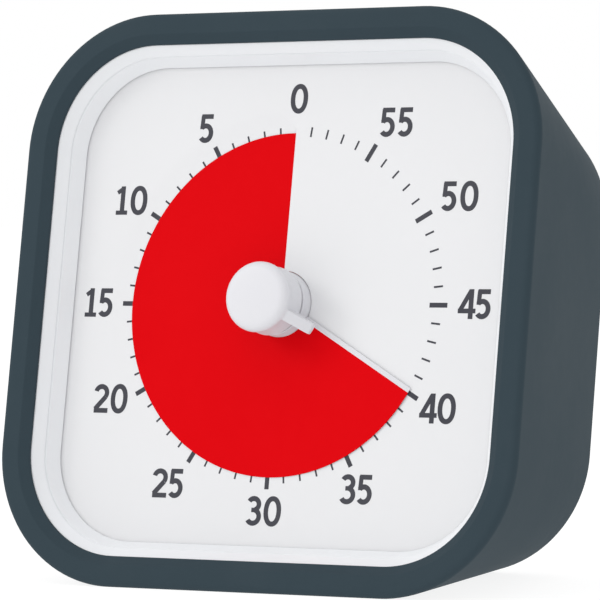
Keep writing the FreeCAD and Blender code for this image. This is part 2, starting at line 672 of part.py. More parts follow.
def output_wheel():
    """The slow wheel, gripped on the shaft by the clutch spring."""
    rear = OUTPUT_Y + OUTPUT_THICK
    wheel = gear(0, 0, OUTPUT_TEETH, OUTPUT_MODULE, ARBORS["third"][2], False, OUTPUT_Y, rear)
    return wheel.cut(rod(0, 0, SHAFT_RADIUS + RUNNING, OUTPUT_Y - 1, OUTPUT_Y + 2))


def clutch_spring():
    """The dished washer that presses the output wheel against the shaft's collar."""
    return tube(0, 0, SHAFT_RADIUS + 1.5, SHAFT_RADIUS + 0.2, COLLAR_REAR_Y, COLLAR_REAR_Y + 0.22)


def retaining_clip():
    """The ring that keeps the output wheel on the shaft."""
    return tube(0, 0, SHAFT_RADIUS + 1.0, SHAFT_RADIUS, CLIP_Y, CLIP_Y + 0.4)


def rotor_pinion():
    """The motor's pinion and staff."""
    x, z, direction = ARBORS["rotor"]
    front = FIRST_Y - 0.2
    pinion = gear(x, z, PINION_TEETH, MODULE, direction + 180, True, front, front + PINION_LENGTH)
    return joined([pinion, arbor_pin(x, z)])


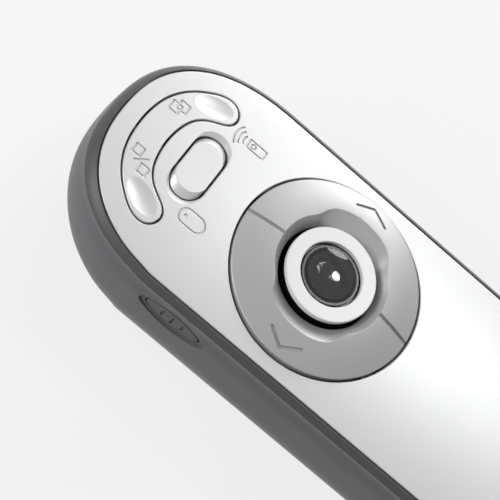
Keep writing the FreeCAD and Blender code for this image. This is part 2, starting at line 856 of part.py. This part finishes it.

#### [Short problem]
Copy out the whole listing, exactly as written.

#### [Complete response]
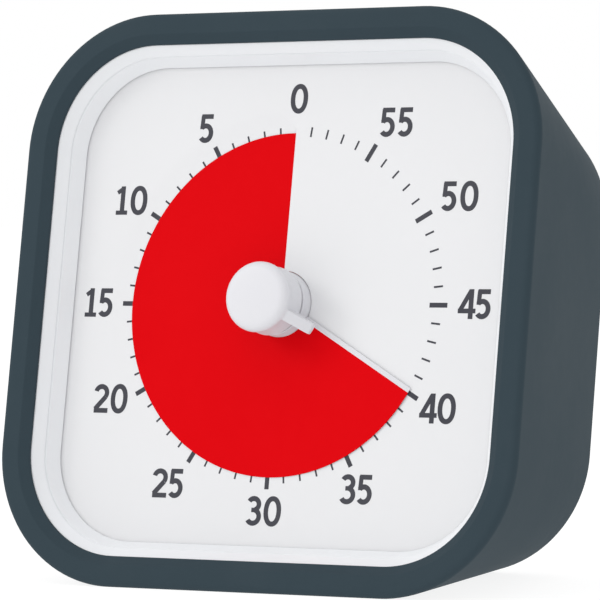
Keep writing the FreeCAD and Blender code for this image. This is part 2, starting at line 672 of part.py. More parts follow.
def output_wheel():
    """The slow wheel, gripped on the shaft by the clutch spring."""
    rear = OUTPUT_Y + OUTPUT_THICK
    wheel = gear(0, 0, OUTPUT_TEETH, OUTPUT_MODULE, ARBORS["third"][2], False, OUTPUT_Y, rear)
    return wheel.cut(rod(0, 0, SHAFT_RADIUS + RUNNING, OUTPUT_Y - 1, OUTPUT_Y + 2))


def clutch_spring():
    """The dished washer that presses the output wheel against the shaft's collar."""
    return tube(0, 0, SHAFT_RADIUS + 1.5, SHAFT_RADIUS + 0.2, COLLAR_REAR_Y, COLLAR_REAR_Y + 0.22)


def retaining_clip():
    """The ring that keeps the output wheel on the shaft."""
    return tube(0, 0, SHAFT_RADIUS + 1.0, SHAFT_RADIUS, CLIP_Y, CLIP_Y + 0.4)


def rotor_pinion():
    """The motor's pinion and staff."""
    x, z, direction = ARBORS["rotor"]
    front = FIRST_Y - 0.2
    pinion = gear(x, z, PINION_TEETH, MODULE, direction + 180, True, front, front + PINION_LENGTH)
    return joined([pinion, arbor_pin(x, z)])


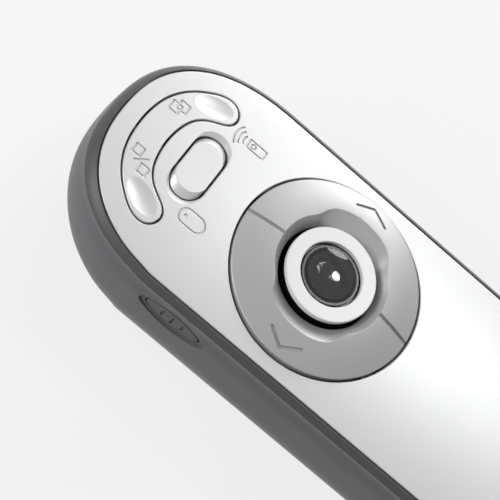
Keep writing the FreeCAD and Blender code for this image. This is part 2, starting at line 856 of part.py. This part finishes it.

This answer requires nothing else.